The Supreme Court's directive has profound implications for corporate law, regulatory enforcement, and the use of PILs in India.

  • Scrutiny of Regulatory Compounding: By demanding the original MCA files, the court is delving into the often-opaque process of "compounding," where a company can resolve regulatory violations by paying a penalty without a full prosecution. The court's "magnanimous" comment suggests it will closely examine whether the compounding process in this case was justified or if it served to prematurely close a serious investigation.
  • PILs in Corporate Fraud: The case highlights the perennial tension in the use of PILs to address corporate misconduct. While Salve argued it was "blackmail," Bhushan positioned it as a necessary tool for public accountability when regulators are perceived to be inert. The court’s decision to proceed with the matter, despite objections to its maintainability, affirms the judiciary's role as a final backstop for whistleblower-led actions.

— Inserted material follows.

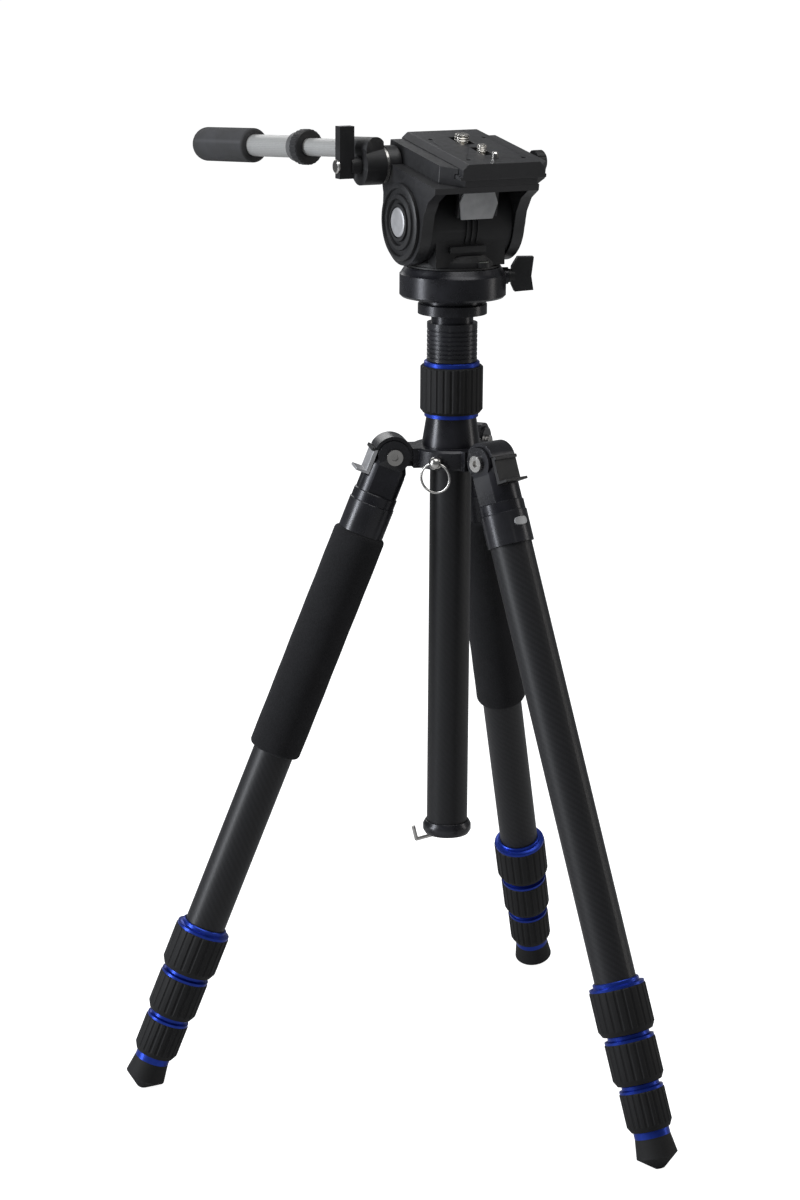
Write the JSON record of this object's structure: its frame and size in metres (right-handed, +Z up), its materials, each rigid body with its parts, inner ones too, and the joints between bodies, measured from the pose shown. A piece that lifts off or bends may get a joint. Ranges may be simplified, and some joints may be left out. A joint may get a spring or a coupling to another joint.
{
  "type": "camera tripod with fluid video head",
  "caption": "Four-section travel tripod with spread legs, a sliding centre column and a fluid video head with a sliding camera plate and a pan handle.",
  "frame": {"origin": "on the floor under the centre column's axis", "axes": "+Z up along the centre column; +X to the right of the stored view; -Y towards it"},
  "size_m": [0.3738, 0.386, 0.6596],
  "materials": {
    "carbon": "satin woven carbon fibre",
    "foam": "matte closed-cell foam",
    "lock_rubber": "matte ribbed rubber over blue anodised aluminium",
    "bright_alloy": "satin",
    "steel": "polished",
    "grey_alloy": "satin anodised grey",
    "grip_rubber": "matte",
    "badge_grey": "blank satin grey",
    "black_plastic": "satin black",
    "black_alloy": "satin black anodised or painted"
  },
  "bodies": {
    "hub": {"shoulder": "black_alloy", "hinge_bolts": "steel"},
    "ring": {"tie_ring": "steel"},
    "column_lock": {"column_lock": "lock_rubber"},
    "column": {"column_tube": "carbon", "column_top": "black_alloy", "column_cap": "black_alloy", "pan_base": "black_alloy"},
    "hook": {"hook": "steel"},
    "pan_knob": {"pan_lock": "black_plastic"},
    "head": {"head_housing": "black_alloy"},
    "cradle": {"tilt_cradle": "black_alloy", "front_badge": "badge_grey", "side_cap": "black_alloy", "plate_clamp": "black_alloy", "rosette_bolt": "steel"},
    "tilt_knob": {"tilt_knob": "black_plastic"},
    "plate_knob": {"plate_knob": "black_plastic"},
    "plate": {"camera_plate": "black_alloy"},
    "screw_big": {"screw_big": "steel"},
    "screw_small": {"screw_small": "steel"},
    "guide_pin": {"guide_pin": "steel"},
    "handle": {"handle_joint": "black_alloy", "handle_inner": "grey_alloy"},
    "lever": {"wing_lever": "black_plastic"},
    "handle_slider": {"handle_outer": "grey_alloy", "handle_grip": "grip_rubber"},
    "handle_collar": {"handle_collar": "grey_alloy"},
    "leg_left": {"leg_left_casting": "black_alloy", "leg_left_tube_1": "carbon", "leg_left_foam": "foam"},
    "leg_left_catch": {"leg_left_catch": "bright_alloy"},
    "leg_left_lock_1": {"leg_left_lock_1": "lock_rubber"},
    "leg_left_section_2": {"leg_left_tube_2": "carbon"},
    "leg_left_lock_2": {"leg_left_lock_2": "lock_rubber"},
    "leg_left_section_3": {"leg_left_tube_3": "carbon"},
    "leg_left_lock_3": {"leg_left_lock_3": "lock_rubber"},
    "leg_left_section_4": {"leg_left_tube_4": "carbon", "leg_left_foot": "lock_rubber"},
    "leg_front": {"leg_front_casting": "black_alloy", "leg_front_tube_1": "carbon"},
    "leg_front_catch": {"leg_front_catch": "black_alloy"},
    "leg_front_lock_1": {"leg_front_lock_1": "lock_rubber"},
    "leg_front_section_2": {"leg_front_tube_2": "carbon"},
    "leg_front_lock_2": {"leg_front_lock_2": "lock_rubber"},
    "leg_front_section_3": {"leg_front_tube_3": "carbon"},
    "leg_front_lock_3": {"leg_front_lock_3": "lock_rubber"},
    "leg_front_section_4": {"leg_front_tube_4": "carbon", "leg_front_foot": "lock_rubber"},
    "leg_back": {"leg_back_casting": "black_alloy", "leg_back_tube_1": "carbon", "leg_back_foam": "foam"},
    "leg_back_catch": {"leg_back_catch": "black_alloy"},
    "leg_back_lock_1": {"leg_back_lock_1": "lock_rubber"},
    "leg_back_section_2": {"leg_back_tube_2": "carbon"},
    "leg_back_lock_2": {"leg_back_lock_2": "lock_rubber"},
    "leg_back_section_3": {"leg_back_tube_3": "carbon"},
    "leg_back_lock_3": {"leg_back_lock_3": "lock_rubber"},
    "leg_back_section_4": {"leg_back_tube_4": "carbon", "leg_back_foot": "lock_rubber"}
  },
  "joints": [
    {"name": "leg_left_hinge", "type": "hinge", "parent": "hub", "child": "leg_left", "pos_m": [-0.03972, -0.00794, 0.44293], "axis": [-0.1959, 0.9806, 0], "range_deg": [-21.5, 0]},
    {"name": "leg_left_catch_pull", "type": "slide", "parent": "leg_left", "child": "leg_left_catch", "axis": [-0.9124, -0.1823, 0.3665], "range_m": [0, 0.004], "stiffness_N_per_m": 300, "springref_m": -0.002},
    {"name": "leg_left_lock_1_twist", "type": "hinge", "parent": "leg_left", "child": "leg_left_lock_1", "pos_m": [-0.1655, -0.03307, 0.11728], "axis": [-0.3594, -0.0718, -0.9304], "range_deg": [0, 90]},
    {"name": "leg_left_section_2_slide", "type": "slide", "parent": "leg_left", "child": "leg_left_section_2", "axis": [-0.3594, -0.0718, -0.9304], "range_m": [0, 0.27]},
    {"name": "leg_left_lock_2_twist", "type": "hinge", "parent": "leg_left_section_2", "child": "leg_left_lock_2", "pos_m": [-0.17819, -0.03561, 0.08444], "axis": [-0.3594, -0.0718, -0.9304], "range_deg": [0, 90]},
    {"name": "leg_left_section_3_slide", "type": "slide", "parent": "leg_left_section_2", "child": "leg_left_section_3", "axis": [-0.3594, -0.0718, -0.9304], "range_m": [0, 0.285]},
    {"name": "leg_left_lock_3_twist", "type": "hinge", "parent": "leg_left_section_3", "child": "leg_left_lock_3", "pos_m": [-0.19016, -0.038, 0.05346], "axis": [-0.3594, -0.0718, -0.9304], "range_deg": [0, 90]},
    {"name": "leg_left_section_4_slide", "type": "slide", "parent": "leg_left_section_3", "child": "leg_left_section_4", "axis": [-0.3594, -0.0718, -0.9304], "range_m": [0, 0.3]},
    {"name": "leg_front_hinge", "type": "hinge", "parent": "hub", "child": "leg_front", "pos_m": [0.02673, -0.03043, 0.44293], "axis": [-0.7513, -0.66, 0], "range_deg": [-21.5, 0]},
    {"name": "leg_front_catch_pull", "type": "slide", "parent": "leg_front", "child": "leg_front_catch", "axis": [0.6141, -0.699, 0.3665], "range_m": [0, 0.004], "stiffness_N_per_m": 300, "springref_m": -0.002},
    {"name": "leg_front_lock_1_twist", "type": "hinge", "parent": "leg_front", "child": "leg_front_lock_1", "pos_m": [0.11139, -0.12679, 0.11728], "axis": [0.2419, -0.2753, -0.9304], "range_deg": [0, 90]},
    {"name": "leg_front_section_2_slide", "type": "slide", "parent": "leg_front", "child": "leg_front_section_2", "axis": [0.2419, -0.2753, -0.9304], "range_m": [0, 0.27]},
    {"name": "leg_front_lock_2_twist", "type": "hinge", "parent": "leg_front_section_2", "child": "leg_front_lock_2", "pos_m": [0.11993, -0.13651, 0.08444], "axis": [0.2419, -0.2753, -0.9304], "range_deg": [0, 90]},
    {"name": "leg_front_section_3_slide", "type": "slide", "parent": "leg_front_section_2", "child": "leg_front_section_3", "axis": [0.2419, -0.2753, -0.9304], "range_m": [0, 0.285]},
    {"name": "leg_front_lock_3_twist", "type": "hinge", "parent": "leg_front_section_3", "child": "leg_front_lock_3", "pos_m": [0.12799, -0.14568, 0.05346], "axis": [0.2419, -0.2753, -0.9304], "range_deg": [0, 90]},
    {"name": "leg_front_section_4_slide", "type": "slide", "parent": "leg_front_section_3", "child": "leg_front_section_4", "axis": [0.2419, -0.2753, -0.9304], "range_m": [0, 0.3]},
    {"name": "leg_back_hinge", "type": "hinge", "parent": "hub", "child": "leg_back", "pos_m": [0.01299, 0.03836, 0.44293], "axis": [0.9472, -0.3206, 0], "range_deg": [-21.5, 0]},
    {"name": "leg_back_catch_pull", "type": "slide", "parent": "leg_back", "child": "leg_back_catch", "axis": [0.2983, 0.8813, 0.3665], "range_m": [0, 0.004], "stiffness_N_per_m": 300, "springref_m": -0.002},
    {"name": "leg_back_lock_1_twist", "type": "hinge", "parent": "leg_back", "child": "leg_back_lock_1", "pos_m": [0.05411, 0.15987, 0.11728], "axis": [0.1175, 0.3472, -0.9304], "range_deg": [0, 90]},
    {"name": "leg_back_section_2_slide", "type": "slide", "parent": "leg_back", "child": "leg_back_section_2", "axis": [0.1175, 0.3472, -0.9304], "range_m": [0, 0.27]},
    {"name": "leg_back_lock_2_twist", "type": "hinge", "parent": "leg_back_section_2", "child": "leg_back_lock_2", "pos_m": [0.05826, 0.17212, 0.08444], "axis": [0.1175, 0.3472, -0.9304], "range_deg": [0, 90]},
    {"name": "leg_back_section_3_slide", "type": "slide", "parent": "leg_back_section_2", "child": "leg_back_section_3", "axis": [0.1175, 0.3472, -0.9304], "range_m": [0, 0.285]},
    {"name": "leg_back_lock_3_twist", "type": "hinge", "parent": "leg_back_section_3", "child": "leg_back_lock_3", "pos_m": [0.06217, 0.18368, 0.05346], "axis": [0.1175, 0.3472, -0.9304], "range_deg": [0, 90]},
    {"name": "leg_back_section_4_slide", "type": "slide", "parent": "leg_back_section_3", "child": "leg_back_section_4", "axis": [0.1175, 0.3472, -0.9304], "range_m": [0, 0.3]},
    {"name": "tie_ring_swing", "type": "hinge", "parent": "hub", "child": "ring", "pos_m": [-0.0101, -0.02984, 0.44123], "axis": [-0.9472, 0.3206, 0], "range_deg": [-8, 95]},
    {"name": "column_lock_twist", "type": "hinge", "parent": "hub", "child": "column_lock", "pos_m": [0, 0, 0.46803], "axis": [0, 0, 1], "range_deg": [0, 90]},
    {"name": "column_slide", "type": "slide", "parent": "hub", "child": "column", "axis": [0, 0, 1], "range_m": [0, 0.245]},
    {"name": "hook_pull", "type": "slide", "parent": "column", "child": "hook", "axis": [0, 0, -1], "range_m": [0, 0.019], "stiffness_N_per_m": 300, "springref_m": -0.004},
    {"name": "pan_lock_twist", "type": "hinge", "parent": "column", "child": "pan_knob", "pos_m": [0.03694, 0.00519, 0.56143], "axis": [0.9903, 0.1392, 0], "range_deg": [-60, 60]},
    {"name": "pan", "type": "hinge", "parent": "column", "child": "head", "pos_m": [0, 0, 0.56883], "axis": [0, 0, 1], "continuous": true},
    {"name": "tilt", "type": "hinge", "parent": "head", "child": "cradle", "pos_m": [0, 0, 0.59883], "axis": [0.8829, 0.4695, 0], "range_deg": [-79, 36]},
    {"name": "tilt_knob_twist", "type": "hinge", "parent": "cradle", "child": "tilt_knob", "pos_m": [0.03355, 0.01784, 0.59883], "axis": [0.8829, 0.4695, 0], "range_deg": [-180, 180]},
    {"name": "plate_knob_twist", "type": "hinge", "parent": "cradle", "child": "plate_knob", "pos_m": [0.05008, 0.01082, 0.63585], "axis": [0.8829, 0.4695, 0], "range_deg": [-180, 180]},
    {"name": "plate_slide", "type": "slide", "parent": "cradle", "child": "plate", "axis": [0.4637, -0.8721, -0.1564], "range_m": [-0.02, 0.02]},
    {"name": "screw_big_turn", "type": "hinge", "parent": "plate", "child": "screw_big", "pos_m": [0.00497, 0.01195, 0.64923], "axis": [0.0734, -0.1381, 0.9877], "continuous": true},
    {"name": "screw_small_turn", "type": "hinge", "parent": "plate", "child": "screw_small", "pos_m": [0.01796, -0.01247, 0.64485], "axis": [0.0734, -0.1381, 0.9877], "continuous": true},
    {"name": "guide_pin_press", "type": "slide", "parent": "plate", "child": "guide_pin", "axis": [-0.0734, 0.1381, -0.9877], "range_m": [0, 0.0035], "stiffness_N_per_m": 300, "springref_m": -0.003},
    {"name": "handle_angle", "type": "hinge", "parent": "cradle", "child": "handle", "pos_m": [-0.04912, 0.00548, 0.63362], "axis": [0.8829, 0.4695, 0], "range_deg": [-60, 45]},
    {"name": "lever_twist", "type": "hinge", "parent": "cradle", "child": "lever", "pos_m": [-0.06193, -0.00133, 0.63362], "axis": [0.8829, 0.4695, 0], "range_deg": [-45, 90]},
    {"name": "handle_slide", "type": "slide", "parent": "handle", "child": "handle_slider", "axis": [-0.633, 0.7719, -0.0589], "range_m": [0, 0.085]},
    {"name": "handle_collar_twist", "type": "hinge", "parent": "handle_slider", "child": "handle_collar", "pos_m": [-0.097, 0.05158, 0.64042], "axis": [-0.633, 0.7719, -0.0589], "range_deg": [0, 90]}
  ]
}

  • Accountability of Promoters: Bhushan's allegations against Sameer Gehlaut, particularly his relocation to London and non-compliance with CBI summons, bring the issue of promoter accountability to the forefront. The court's handling of this case may set precedents for dealing with corporate leaders who are perceived to be evading Indian legal processes.

As the case continues, the legal and financial communities will be watching closely. The Supreme Court's examination of the MCA's original records could either vindicate the regulatory process or uncover lapses that demand a complete, court-monitored re-investigation into one of India's most high-profile corporate fraud allegations.